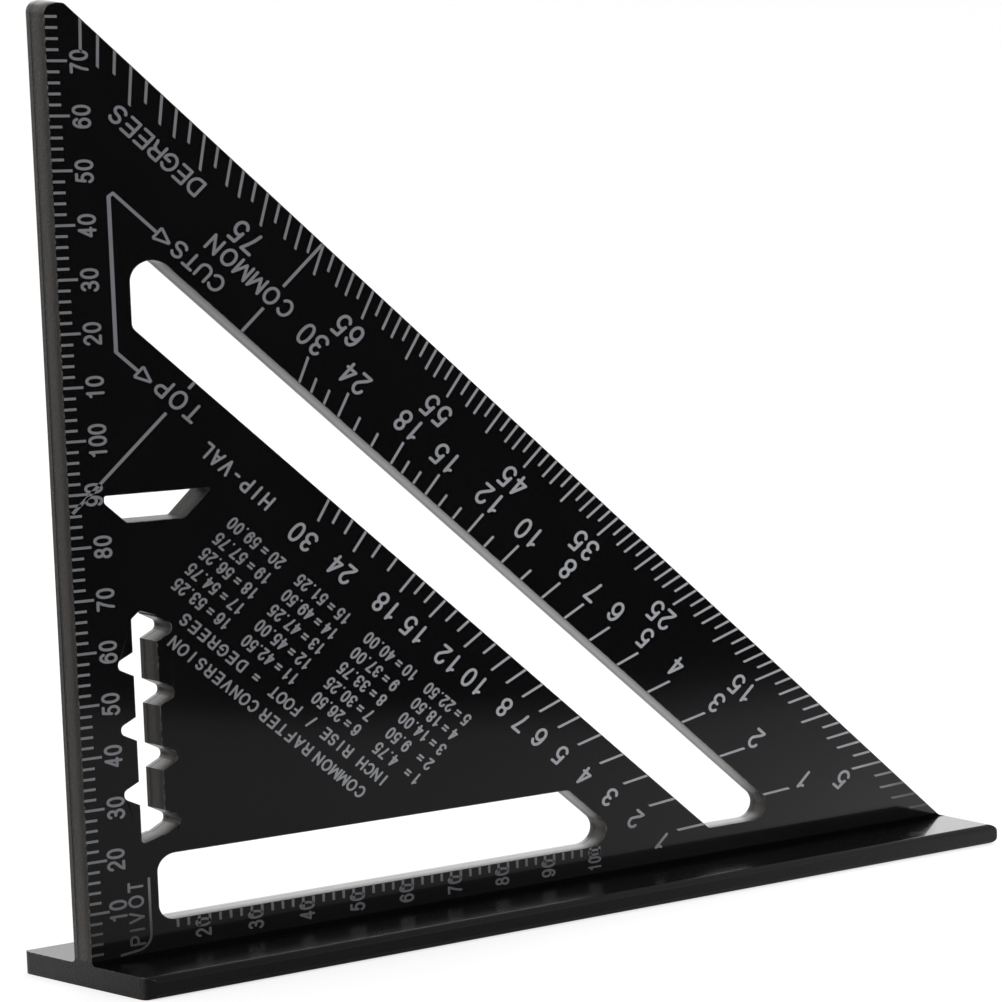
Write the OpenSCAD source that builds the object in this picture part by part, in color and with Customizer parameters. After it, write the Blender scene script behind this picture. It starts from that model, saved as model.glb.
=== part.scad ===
// Rafter speed square with a metric edge scale: a triangular blade standing on
// a T-shaped fence, with its engraved scales as separate thin marking nodes.
//
// Frame: the origin is the pivot corner, where the ruler edge of the blade meets
// the top of the fence, at the middle of the blade's thickness.
// +X runs along the fence to the toe, +Z runs up the ruler edge, and the marked
// face looks along -Y.

/* [Body] */
// Length of both legs of the triangle, from the pivot corner
leg_len = 184; // [180:1:190]
// Thickness of the blade
blade_t = 4.5; // [3:0.1:5]
// Height cut off the top tip of the triangle
tip_cut = 3.5; // [2.8:0.1:5]
// Radius of the top tip
tip_r = 2.3; // [0.5:0.1:2.4]

/* [Fence] */
// Full width of the fence, both ledges included
fence_w = 33.3; // [26:0.1:38]
// Thickness of the fence
fence_t = 4.4; // [3.8:0.1:6]
// Length of fence that stands out past the toe
fence_over = 2; // [1:0.5:5]
// Radius along the long edges of the fence
fence_r = 1.3; // [0.5:0.1:1.8]
// Radius at the toe end of the fence, in side view
fence_end_r = 1.6; // [0.5:0.1:1.8]
// Radius of the fence's two corners at the pivot end, seen from above
fence_corner_r = 2.5; // [0.5:0.1:4]
// Radius of the root where the blade meets the fence
root_r = 0.8; // [0.3:0.1:1.2]

/* [Diagonal slot] */
// Sum of height and distance from the ruler edge along the slot's outer side
slot_outer = 151.5; // [149:0.5:153]
// The same for the inner side of the slot
slot_inner = 133.4; // [131:0.1:136]
// Distance from the ruler edge to the slot's short side
slot_side = 12.8; // [12:0.1:15]
// Height of the slot's foot above the fence
slot_foot = 6.3; // [6:0.1:8]
// Radius of the slot's sharp corners
slot_r = 3.2; // [2:0.1:4]

/* [Fence window] */
// Distance from the ruler edge to the window
window_side = 12.7; // [12:0.1:15]
// Height of the window's lower side above the fence
window_low = 6.5; // [6:0.1:7.5]
// Height of the window's upper side above the fence
window_high = 19.5; // [18:0.1:20]
// Diagonal line that closes the window at the toe end, as a sum of X and Z
window_diag = 115; // [112:0.5:117]
// Radius of the window's corners
window_r = 3; // [2:0.1:3.5]

/* [Scribing slot] */
// Distance from the ruler edge to the near side of the scribing slot
scribe_left = 10.1; // [9.5:0.1:10.5]
// Width of the scribing slot between its straight sides
scribe_w = 4.5; // [4:0.1:5.2]
// Pitch of the scribing notches
scribe_pitch = 12.5; // [12:0.1:12.7]
// How far each notch is cut into the side
scribe_depth = 2.3; // [1.5:0.1:2.6]

/* [Scales] */
// Height of the markings above the face
mark_t = 0.05; // [0.03:0.01:0.1]
// Width of the scale ticks
tick_w = 0.5; // [0.3:0.05:0.7]
// Width of the layout lines
line_w = 0.6; // [0.3:0.05:0.8]
// Step between edge ticks
edge_step = 2; // [1:1:2]
// Length of a short edge tick
edge_short = 2.2; // [1.5:0.1:2.6]
// Length of a long edge tick, one every 10 mm
edge_long = 3.6; // [3:0.1:4]
// Depth of the degree ticks: every fifth degree
deg_long = 5.7; // [5:0.1:6.5]
// Depth of the degree ticks: two degrees either side of a fifth
deg_mid = 4.5; // [4:0.1:5]
// Depth of the degree ticks: one degree either side of a fifth
deg_short = 3.4; // [3:0.1:4]

/* [Hidden] */
$fn = 64;

INK = [0.62, 0.63, 0.66];
BLACK = [0.045, 0.045, 0.05];
fence_len = leg_len + fence_over;
tip_z = leg_len - tip_cut;
face_y = -blade_t / 2;
root2 = sqrt(2);  // change in X + Z for each 1 mm square to the long edge

// ---------------------------------------------------------------- outlines
function unit(v) = v / norm(v);

// The points that round one corner of an outline, or the corner itself where
// the radius is 0
function arc_points(before, corner, after, radius) =
    radius == 0 ? [corner] :
    let (back = unit(before - corner), ahead = unit(after - corner),
         half = acos(back * ahead) / 2,
         sweep = 180 - 2 * half,
         centre = corner + unit(back + ahead) * (radius / sin(half)),
         start = corner + back * (radius / tan(half)) - centre,
         end = corner + ahead * (radius / tan(half)) - centre,
         steps = max(3, ceil(sweep / (radius < 1 ? 22.5 : 7.5))),
         turn = (start[0] * end[1] - start[1] * end[0] > 0 ? 1 : -1) * sweep)
    [for (i = [0:steps])
        let (angle = turn * i / steps)
        centre + [start[0] * cos(angle) - start[1] * sin(angle),
                  start[0] * sin(angle) + start[1] * cos(angle)]];

// The points of a closed outline; each corner is [across, up, radius]
function rounded(corners) =
    let (count = len(corners),
         points = [for (corner = corners) [corner[0], corner[1]]])
    [for (i = [0:count - 1])
        each arc_points(points[(i + count - 1) % count], points[i],
                        points[(i + 1) % count], corners[i][2])];

module rounded_polygon(corners) {
    polygon(rounded(corners));
}

// Stand a drawing in the blade's plane, its marked side at y = front_y
module upright(front_y, thickness) {
    translate([0, front_y + thickness, 0])
        rotate([90, 0, 0])
            linear_extrude(thickness)
                children();
}

// ---------------------------------------------------------------- blade
module blade_outline() {
    rounded_polygon([
        [0, root_r, 0],
        [leg_len - root_r, root_r, 0],
        [leg_len - tip_z, tip_z, 1],
        [0, tip_z, tip_r]]);
}

module diagonal_slot() {
    rounded_polygon([
        [slot_side, slot_inner - slot_side, 2],
        [slot_inner - slot_foot, slot_foot, 1.2],
        [slot_outer - slot_foot, slot_foot, slot_r],
        [slot_side, slot_outer - slot_side, slot_r + 0.8]]);
}

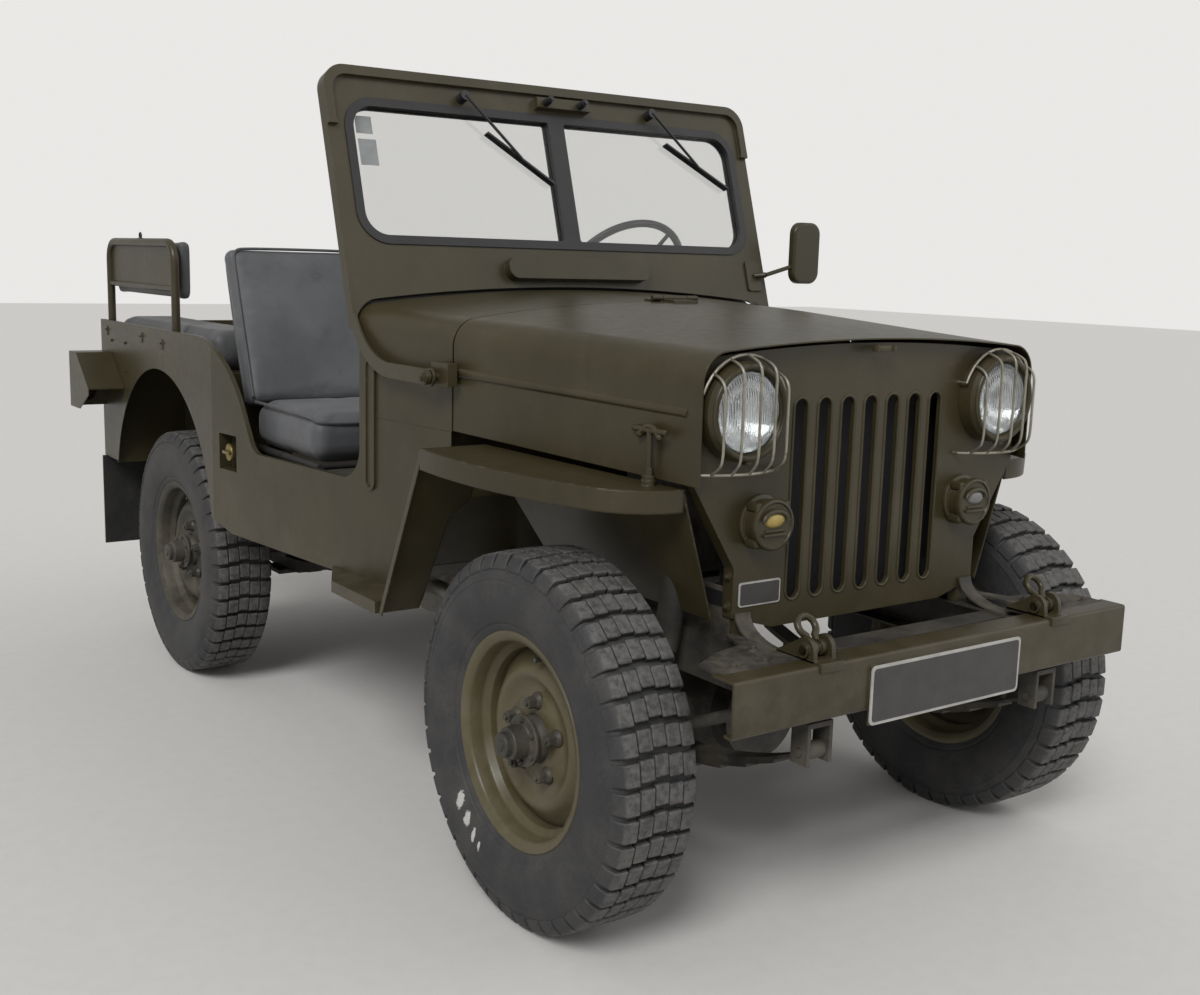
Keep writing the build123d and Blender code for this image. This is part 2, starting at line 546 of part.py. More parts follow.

----------

Given exercise:
Word for word, quote the lines of the material from the first line through the line with "root_r = 0.8; // [0.3:0.1:1.2]", both ends included.

Reply to the task:
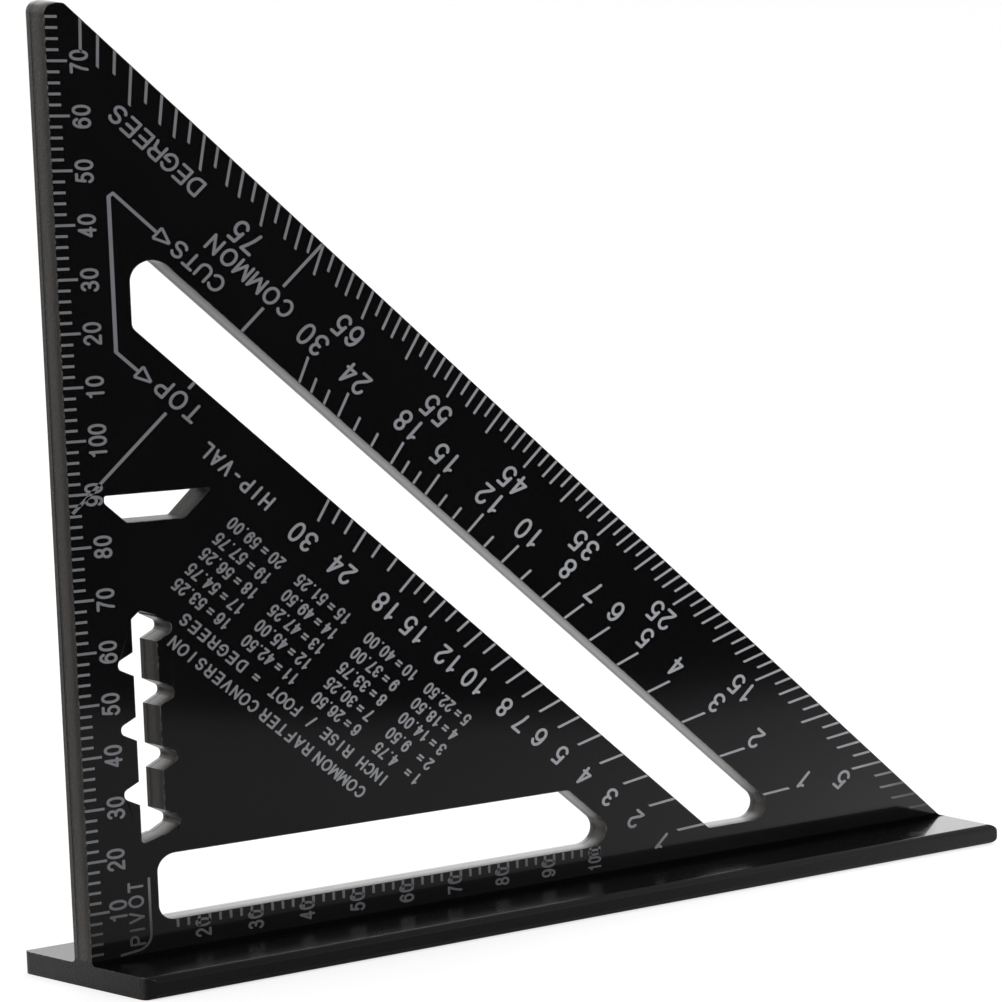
Write the OpenSCAD source that builds the object in this picture part by part, in color and with Customizer parameters. After it, write the Blender scene script behind this picture. It starts from that model, saved as model.glb.
=== part.scad ===
// Rafter speed square with a metric edge scale: a triangular blade standing on
// a T-shaped fence, with its engraved scales as separate thin marking nodes.
//
// Frame: the origin is the pivot corner, where the ruler edge of the blade meets
// the top of the fence, at the middle of the blade's thickness.
// +X runs along the fence to the toe, +Z runs up the ruler edge, and the marked
// face looks along -Y.

/* [Body] */
// Length of both legs of the triangle, from the pivot corner
leg_len = 184; // [180:1:190]
// Thickness of the blade
blade_t = 4.5; // [3:0.1:5]
// Height cut off the top tip of the triangle
tip_cut = 3.5; // [2.8:0.1:5]
// Radius of the top tip
tip_r = 2.3; // [0.5:0.1:2.4]

/* [Fence] */
// Full width of the fence, both ledges included
fence_w = 33.3; // [26:0.1:38]
// Thickness of the fence
fence_t = 4.4; // [3.8:0.1:6]
// Length of fence that stands out past the toe
fence_over = 2; // [1:0.5:5]
// Radius along the long edges of the fence
fence_r = 1.3; // [0.5:0.1:1.8]
// Radius at the toe end of the fence, in side view
fence_end_r = 1.6; // [0.5:0.1:1.8]
// Radius of the fence's two corners at the pivot end, seen from above
fence_corner_r = 2.5; // [0.5:0.1:4]
// Radius of the root where the blade meets the fence
root_r = 0.8; // [0.3:0.1:1.2]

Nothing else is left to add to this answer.